S corporations refer to those corporations which meet the specific requirements under the S subchapter of the Internal Revenue Code. In simpler words, it is a corporation treated for federal tax purposes. It is another type of legal business entity where the corporate taxes may pass losses, deductions, business income, and credits to the shareholders. It means that an S Corp can easily pass through most of its income and loss items, just like a partnership or sole proprietorship. Also, it doesn’t involve any double taxation, unlike a regular corporation, i.e., owners are not required to pay the taxes twice.
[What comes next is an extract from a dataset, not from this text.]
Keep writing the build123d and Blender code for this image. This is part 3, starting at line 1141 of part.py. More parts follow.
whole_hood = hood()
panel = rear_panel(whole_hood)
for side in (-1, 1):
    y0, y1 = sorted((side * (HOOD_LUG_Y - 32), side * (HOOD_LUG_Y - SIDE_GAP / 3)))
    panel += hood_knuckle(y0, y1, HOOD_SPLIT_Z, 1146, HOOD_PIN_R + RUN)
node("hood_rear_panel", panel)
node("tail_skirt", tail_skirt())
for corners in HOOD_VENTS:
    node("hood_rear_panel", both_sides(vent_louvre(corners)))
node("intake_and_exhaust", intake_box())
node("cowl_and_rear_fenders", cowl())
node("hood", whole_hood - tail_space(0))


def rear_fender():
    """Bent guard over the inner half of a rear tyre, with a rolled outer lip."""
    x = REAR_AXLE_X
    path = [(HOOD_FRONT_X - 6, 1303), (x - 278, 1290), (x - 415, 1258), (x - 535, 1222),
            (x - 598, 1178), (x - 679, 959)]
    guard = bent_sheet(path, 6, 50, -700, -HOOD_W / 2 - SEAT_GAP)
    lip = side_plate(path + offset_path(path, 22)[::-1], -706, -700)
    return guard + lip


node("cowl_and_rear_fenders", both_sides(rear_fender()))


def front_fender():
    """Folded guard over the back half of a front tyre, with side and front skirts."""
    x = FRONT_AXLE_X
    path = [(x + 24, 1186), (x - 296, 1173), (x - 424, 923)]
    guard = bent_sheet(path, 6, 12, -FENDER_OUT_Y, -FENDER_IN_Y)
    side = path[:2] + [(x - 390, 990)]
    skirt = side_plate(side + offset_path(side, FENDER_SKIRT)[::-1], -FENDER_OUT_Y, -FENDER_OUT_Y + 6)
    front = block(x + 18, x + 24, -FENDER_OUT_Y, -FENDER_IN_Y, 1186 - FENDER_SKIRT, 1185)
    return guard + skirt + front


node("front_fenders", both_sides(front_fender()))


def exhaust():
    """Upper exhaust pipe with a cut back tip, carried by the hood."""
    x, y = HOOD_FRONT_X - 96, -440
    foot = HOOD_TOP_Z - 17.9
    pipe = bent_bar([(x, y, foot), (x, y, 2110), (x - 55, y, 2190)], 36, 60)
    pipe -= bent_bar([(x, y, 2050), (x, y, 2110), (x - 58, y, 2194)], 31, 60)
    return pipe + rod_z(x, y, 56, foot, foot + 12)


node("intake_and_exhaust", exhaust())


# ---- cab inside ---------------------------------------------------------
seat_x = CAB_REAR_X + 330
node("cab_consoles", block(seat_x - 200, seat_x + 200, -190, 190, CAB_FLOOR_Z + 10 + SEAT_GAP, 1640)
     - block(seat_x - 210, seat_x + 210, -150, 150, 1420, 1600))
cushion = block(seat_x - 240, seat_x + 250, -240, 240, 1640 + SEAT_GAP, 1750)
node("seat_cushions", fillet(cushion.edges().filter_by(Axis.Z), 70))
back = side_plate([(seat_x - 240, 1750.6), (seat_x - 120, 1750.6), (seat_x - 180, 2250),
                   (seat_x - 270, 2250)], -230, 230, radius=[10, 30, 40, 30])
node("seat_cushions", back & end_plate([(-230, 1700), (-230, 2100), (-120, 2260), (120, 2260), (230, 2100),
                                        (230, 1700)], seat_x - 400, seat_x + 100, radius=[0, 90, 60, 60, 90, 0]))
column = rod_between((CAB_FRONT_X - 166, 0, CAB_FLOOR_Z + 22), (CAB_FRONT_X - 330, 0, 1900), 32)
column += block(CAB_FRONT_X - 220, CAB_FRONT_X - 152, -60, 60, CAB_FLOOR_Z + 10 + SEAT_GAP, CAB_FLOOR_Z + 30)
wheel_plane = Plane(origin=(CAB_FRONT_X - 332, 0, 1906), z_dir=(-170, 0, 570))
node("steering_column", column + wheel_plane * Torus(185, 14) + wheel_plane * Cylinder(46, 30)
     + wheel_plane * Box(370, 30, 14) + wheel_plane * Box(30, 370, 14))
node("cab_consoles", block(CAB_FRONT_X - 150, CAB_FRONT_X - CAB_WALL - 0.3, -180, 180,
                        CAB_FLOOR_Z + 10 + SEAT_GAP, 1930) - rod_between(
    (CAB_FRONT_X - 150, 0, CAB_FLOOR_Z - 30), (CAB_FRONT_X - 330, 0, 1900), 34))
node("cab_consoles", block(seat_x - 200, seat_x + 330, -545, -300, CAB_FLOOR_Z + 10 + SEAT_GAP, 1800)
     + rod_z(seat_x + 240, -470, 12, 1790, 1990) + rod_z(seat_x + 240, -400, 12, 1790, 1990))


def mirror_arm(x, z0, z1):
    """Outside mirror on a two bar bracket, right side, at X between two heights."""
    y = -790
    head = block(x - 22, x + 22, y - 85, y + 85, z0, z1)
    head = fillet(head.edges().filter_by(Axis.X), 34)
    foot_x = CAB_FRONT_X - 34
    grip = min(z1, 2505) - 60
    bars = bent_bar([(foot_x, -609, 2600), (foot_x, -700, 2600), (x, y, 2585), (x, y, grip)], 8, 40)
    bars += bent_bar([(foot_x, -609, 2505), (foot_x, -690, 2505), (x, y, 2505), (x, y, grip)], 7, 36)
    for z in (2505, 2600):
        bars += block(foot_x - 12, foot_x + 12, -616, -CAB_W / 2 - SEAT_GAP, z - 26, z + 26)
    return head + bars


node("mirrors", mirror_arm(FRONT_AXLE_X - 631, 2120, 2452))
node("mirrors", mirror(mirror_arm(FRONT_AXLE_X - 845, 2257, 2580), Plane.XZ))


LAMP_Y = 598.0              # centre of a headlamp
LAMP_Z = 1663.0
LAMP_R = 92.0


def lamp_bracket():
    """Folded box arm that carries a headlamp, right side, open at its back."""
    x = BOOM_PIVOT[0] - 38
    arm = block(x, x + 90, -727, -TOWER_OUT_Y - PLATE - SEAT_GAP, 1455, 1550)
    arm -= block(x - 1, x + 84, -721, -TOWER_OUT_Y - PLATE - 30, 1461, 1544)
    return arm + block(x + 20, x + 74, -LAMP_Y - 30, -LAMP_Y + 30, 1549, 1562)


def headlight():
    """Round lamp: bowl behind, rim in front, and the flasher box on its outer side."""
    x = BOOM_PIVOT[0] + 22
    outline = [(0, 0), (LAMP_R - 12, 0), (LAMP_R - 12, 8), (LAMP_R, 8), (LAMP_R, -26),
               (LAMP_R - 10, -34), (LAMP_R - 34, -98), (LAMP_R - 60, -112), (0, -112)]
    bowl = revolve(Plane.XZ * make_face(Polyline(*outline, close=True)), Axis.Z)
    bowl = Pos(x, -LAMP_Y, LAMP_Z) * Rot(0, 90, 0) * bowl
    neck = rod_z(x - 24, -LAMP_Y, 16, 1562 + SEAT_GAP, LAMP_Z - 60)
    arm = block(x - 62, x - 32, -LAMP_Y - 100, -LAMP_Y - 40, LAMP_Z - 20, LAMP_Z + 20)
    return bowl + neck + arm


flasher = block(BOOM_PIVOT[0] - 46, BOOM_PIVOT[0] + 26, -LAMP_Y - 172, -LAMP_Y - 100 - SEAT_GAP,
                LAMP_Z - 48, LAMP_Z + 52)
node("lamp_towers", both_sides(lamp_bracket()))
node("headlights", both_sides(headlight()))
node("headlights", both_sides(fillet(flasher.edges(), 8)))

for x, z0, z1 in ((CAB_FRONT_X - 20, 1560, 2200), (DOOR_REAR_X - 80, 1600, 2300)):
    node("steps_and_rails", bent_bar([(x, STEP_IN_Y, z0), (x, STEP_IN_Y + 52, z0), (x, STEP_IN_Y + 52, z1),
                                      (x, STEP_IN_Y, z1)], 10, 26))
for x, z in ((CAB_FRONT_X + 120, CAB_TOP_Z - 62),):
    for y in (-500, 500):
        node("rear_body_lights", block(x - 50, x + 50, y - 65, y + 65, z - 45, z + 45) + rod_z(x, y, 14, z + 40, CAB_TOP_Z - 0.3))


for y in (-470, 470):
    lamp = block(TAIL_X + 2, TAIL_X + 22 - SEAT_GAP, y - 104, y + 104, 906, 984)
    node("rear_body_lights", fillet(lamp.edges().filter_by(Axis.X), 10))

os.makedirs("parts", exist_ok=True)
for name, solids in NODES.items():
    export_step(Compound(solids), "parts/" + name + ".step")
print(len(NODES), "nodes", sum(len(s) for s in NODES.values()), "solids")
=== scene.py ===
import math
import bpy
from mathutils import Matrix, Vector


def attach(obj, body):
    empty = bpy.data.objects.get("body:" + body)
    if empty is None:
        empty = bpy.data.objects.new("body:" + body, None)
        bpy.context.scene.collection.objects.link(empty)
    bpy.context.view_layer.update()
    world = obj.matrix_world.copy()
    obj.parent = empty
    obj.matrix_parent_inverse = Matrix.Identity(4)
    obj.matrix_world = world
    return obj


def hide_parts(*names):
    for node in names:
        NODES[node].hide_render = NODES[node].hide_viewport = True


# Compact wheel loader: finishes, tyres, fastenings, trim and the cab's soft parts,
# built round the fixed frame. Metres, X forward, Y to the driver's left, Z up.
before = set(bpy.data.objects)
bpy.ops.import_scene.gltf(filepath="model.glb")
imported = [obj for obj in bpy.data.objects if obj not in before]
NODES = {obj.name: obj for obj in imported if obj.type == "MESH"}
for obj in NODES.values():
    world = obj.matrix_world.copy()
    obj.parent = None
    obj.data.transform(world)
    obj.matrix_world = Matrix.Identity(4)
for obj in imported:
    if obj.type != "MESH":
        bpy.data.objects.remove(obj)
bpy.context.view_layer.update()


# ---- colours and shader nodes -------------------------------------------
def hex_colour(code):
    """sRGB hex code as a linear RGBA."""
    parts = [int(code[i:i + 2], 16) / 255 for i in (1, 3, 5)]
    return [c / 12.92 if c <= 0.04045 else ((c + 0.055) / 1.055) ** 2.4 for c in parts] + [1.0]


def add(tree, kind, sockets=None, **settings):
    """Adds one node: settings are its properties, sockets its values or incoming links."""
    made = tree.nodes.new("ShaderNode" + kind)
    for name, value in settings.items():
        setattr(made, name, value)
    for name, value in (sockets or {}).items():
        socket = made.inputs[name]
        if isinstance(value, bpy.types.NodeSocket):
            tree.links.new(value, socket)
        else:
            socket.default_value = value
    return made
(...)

All the shareholders are subjected to their tax rates on the profits.
What are the requirements to obtain an S-Corporation status?
- The corporation should be incorporated domestically within the United States.
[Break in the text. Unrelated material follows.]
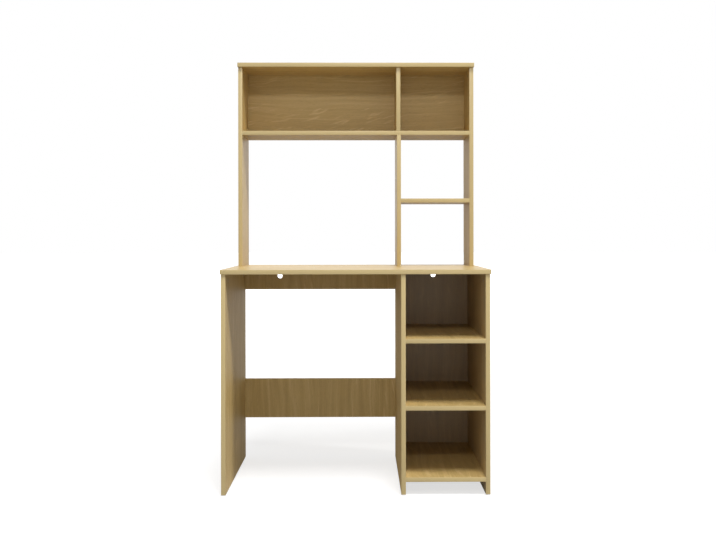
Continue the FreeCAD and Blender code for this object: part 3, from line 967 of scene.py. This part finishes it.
def add_lamp(stage, name):
    """Square lamp aimed at the desk, as bright as its strength says."""
    strength, elevation, azimuth, size = (
        getattr(stage, f"{name}_{part}") for part in ("strength", "elevation", "azimuth", "size"))
    distance = stage.front_distance if name == "front" else stage.lamp_distance
    away = Vector((math.sin(azimuth) * math.cos(elevation),
                   -math.cos(azimuth) * math.cos(elevation), math.sin(elevation)))
    light = bpy.data.lights.new(name.capitalize() + " light", "AREA")
    light.shape = "SQUARE"
    light.size = size
    light.energy = strength * math.pi ** 2 * distance ** 2
    lamp = new_object(light.name, light)
    lamp.location = AIM + away * distance
    lamp.rotation_mode = "QUATERNION"
    lamp.rotation_quaternion = away.to_track_quat("Z", "Y")
    return lamp


def looked_at(graph, mirrored=1.0):
    """1 where the camera looks, a share of it by way of a shiny or clear surface, 0 for light."""
    path = graph.node("ShaderNodeLightPath").outputs
    by_way = graph.math("MAXIMUM", path["Is Glossy Ray"], path["Is Transmission Ray"])
    return graph.math("MAXIMUM", path["Is Camera Ray"], graph.math("MULTIPLY", by_way, mirrored))


def build_floor(stage):
    """Pale floor that keeps the desk's shadow."""
    bm = bmesh.new()
    bmesh.ops.create_circle(bm, cap_ends=True, radius=FLOOR_RADIUS, segments=FLOOR_SIDES)
    floor = new_object("floor", bm)
    floor.location.z = -FLOOR_DROP
    made = bpy.data.materials.new("Floor")
    graph = emptied(made)
    away = graph.node("ShaderNodeVectorMath", {"Vector": graph.place()}, operation="LENGTH")
    shine = graph.span(away.outputs["Value"], *GLOW_RISE, stage.floor_glow, 1.0)
    seen = graph.math("MULTIPLY", looked_at(graph, stage.floor_mirrored), shine)
    diffuse = graph.node("ShaderNodeBsdfDiffuse", {"Color": stage.floor})
    glow = graph.node("ShaderNodeEmission", {"Color": (1.0, 1.0, 1.0), "Strength": seen})
    both = graph.node("ShaderNodeAddShader", {0: diffuse.outputs[0], 1: glow.outputs[0]})
    graph.node("ShaderNodeOutputMaterial", {"Surface": both.outputs[0]})
    floor.data.materials.append(made)


def build_world(stage):
    """White to look at and to reflect, and a weaker light on the desk."""
    world = bpy.data.worlds.new("Studio")
    graph = emptied(world)
    shown = graph.mix(looked_at(graph), stage.ambient, (1.0, 1.0, 1.0))
    background = graph.node("ShaderNodeBackground", {"Color": shown, "Strength": 1.0})
    graph.node("ShaderNodeOutputWorld", {"Surface": background.outputs[0]})
    world.cycles.sampling_method = "NONE"
    bpy.context.scene.world = world


def build_camera(stage):
    """Camera in front of the desk, level, with its lens shifted."""
    data = bpy.data.cameras.new("Camera")
    data.sensor_width = SENSOR
    data.lens = stage.lens
    data.shift_x, data.shift_y = stage.shift
    camera = new_object("Camera", data)
    camera.location = stage.camera_place
    camera.rotation_euler = Euler(stage.camera_turn)
    bpy.context.scene.camera = camera


def set_stage():
    stage = bpy.context.scene.desk.stage
    build_floor(stage)
    build_world(stage)
    build_camera(stage)
    for name in ("key", "side", "front", "back"):
        lamp = add_lamp(stage, name)
    lamp.visible_glossy = False  # or the back light would glare along the desktop
    bpy.context.scene.view_settings.view_transform = "Standard"


class DESK_OT_finish_desk_boards(Operator):
    """Cover the desktop, uprights and rails with oak foil"""
    bl_idname = "desk.finish_desk_boards"
    bl_label = "Finish Desk Boards"

    def execute(self, context):
        finish_boards(DESK_BOARDS)
        return {"FINISHED"}


class DESK_OT_finish_pedestal_boards(Operator):
    """Cover the pedestal's back and shelves with oak foil"""
    bl_idname = "desk.finish_pedestal_boards"
    bl_label = "Finish Pedestal Boards"

    def execute(self, context):
        finish_boards(PEDESTAL_BOARDS)
        return {"FINISHED"}


class DESK_OT_finish_hutch_boards(Operator):
    """Cover the hutch's sides, top, shelves, dividers and back with oak foil"""
    bl_idname = "desk.finish_hutch_boards"
    bl_label = "Finish Hutch Boards"

    def execute(self, context):
        finish_boards(HUTCH_BOARDS)
        return {"FINISHED"}


class DESK_OT_build_edging(Operator):
    """Lay rounded edge bands on the boards' edges"""
    bl_idname = "desk.build_edging"
    bl_label = "Build Edge Bands"

    def execute(self, context):
        build_edging()
        return {"FINISHED"}


class DESK_OT_build_cam_locks(Operator):
    """Set round cam locks in their bores"""
    bl_idname = "desk.build_cam_locks"
    bl_label = "Build Cam Locks"

    def execute(self, context):
        build_cam_locks()
        return {"FINISHED"}


class DESK_OT_build_cam_bolts(Operator):
    """Set threaded bolts that reach into the cam locks"""
    bl_idname = "desk.build_cam_bolts"
    bl_label = "Build Cam Bolts"

    def execute(self, context):
        build_cam_bolts()
        return {"FINISHED"}


class DESK_OT_build_dowels(Operator):
    """Set fluted dowels across the joints"""
    bl_idname = "desk.build_dowels"
    bl_label = "Build Dowels"

    def execute(self, context):
        build_dowels()
        return {"FINISHED"}


class DESK_OT_build_screws(Operator):
    """Set the screws that hold the hutch on the desktop"""
    bl_idname = "desk.build_screws"
    bl_label = "Build Hutch Screws"

    def execute(self, context):
        build_screws()
        return {"FINISHED"}


class DESK_OT_build_glides(Operator):
    """Nail glides under the uprights"""
    bl_idname = "desk.build_glides"
    bl_label = "Build Glides"

    def execute(self, context):
        build_glides()
        return {"FINISHED"}


class DESK_OT_set_stage(Operator):
    """Make the floor, the lights, the surroundings and the camera"""
    bl_idname = "desk.set_stage"
    bl_label = "Set Stage"

    def execute(self, context):
        set_stage()
        return {"FINISHED"}


OPERATORS = (
    DESK_OT_finish_desk_boards,
    DESK_OT_finish_pedestal_boards,
    DESK_OT_finish_hutch_boards,
    DESK_OT_build_edging,
    DESK_OT_build_cam_locks,
    DESK_OT_build_cam_bolts,
    DESK_OT_build_dowels,
    DESK_OT_build_screws,
    DESK_OT_build_glides,
    DESK_OT_set_stage,
)


class DESK_PT_pieces(Panel):
    """Pieces and finishes of the desk"""
    bl_idname = "DESK_PT_pieces"
    bl_label = "Student Desk with Hutch"
    bl_space_type = "VIEW_3D"
    bl_region_type = "UI"
    bl_category = "Desk"

    def draw(self, context):
        settings = context.scene.desk
        for operator in OPERATORS:
            self.layout.operator(operator.bl_idname)
        for group in (settings.oak, settings.band, settings.fittings, settings.stage):
            box = self.layout.box()
            for name in group.bl_rna.properties.keys():
                if name not in ("rna_type", "name"):
                    box.prop(group, name)


CLASSES = (OakFinish, EdgeBand, Fittings, Stage, DeskSettings, *OPERATORS, DESK_PT_pieces)


def register():
    for cls in CLASSES:
        bpy.utils.register_class(cls)
    bpy.types.Scene.desk = PointerProperty(type=DeskSettings, name="Desk",
                                           description="Finishes of the desk")


def unregister():
    del bpy.types.Scene.desk
    for cls in reversed(CLASSES):
        bpy.utils.unregister_class(cls)


def main():
    register()
    for operator in OPERATORS:
        group, name = operator.bl_idname.split(".")
        getattr(getattr(bpy.ops, group), name)()


if __name__ == "__main__":
    main()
- It must have one class of stock.
- The shareholders should meet the eligibility requirements.
- There should not be more than 100 shareholders.
What are the advantages of S-Corporation?
- Any new business operated as an S Corp can establish credibility with potential vendors, partners, customers, and employees because of the owners’ formal commitment to the company.
- It protects all the shareholders’ personal assets, and the shareholders do not have personal liability for the business’s debts. It means that the creditors cannot force them to sell their personal assets to pay the debts.
- It doesn’t pay the federal taxes at the corporate level, and hence, an S Corp can pass through the taxation.
- The ownership can be transferred straightforward without triggering any adverse tax consequences.
- Corporations are usually required to use the accrual methods of accounting, but the S Corps do not need to use the accrual methods if they do not have the inventory.
How can you form an S-Corp?
You need to prepare and file the articles of Incorporation to form an S Corp with proper state authorities. Filing fees and the initial franchise taxes are required to be paid, and the incorporation documentation might vary depending upon the state of Incorporation.
After filing the Articles of Incorporation, you are required to file form 2553 with IRS for electing the S Corporation status for the company. Also, the S Corp needs to hold an initial meeting of directors to adopt the bylaws and undertake the initial corporate actions.
How can the S-Corp and C-Corp be differentiated?
The significant difference lies in the taxes. The C Corps pay the taxes on the company’s income and the owners’ income. On the other hand, an S Corporation doesn’t pay the taxes, and the owners report the company’s income as their personal ones. These are majorly differentiated on three bases:
- Ownership– In a C Corporation, anyone can be the owner, and there can be as many as the owners. While on the other hand, an S Corp can have up to 100 shareholders.
- Taxation– Whereas the C Corps are taxed twice, the S Corporations usually pass through the taxation.
- Formation– C Corporations are actually the default kind of corporations. You’ll be automatically designated as a C Corp when you file the articles of Incorporation. On the contrary, you need to file a Form 2553 to be designated as an S Corp.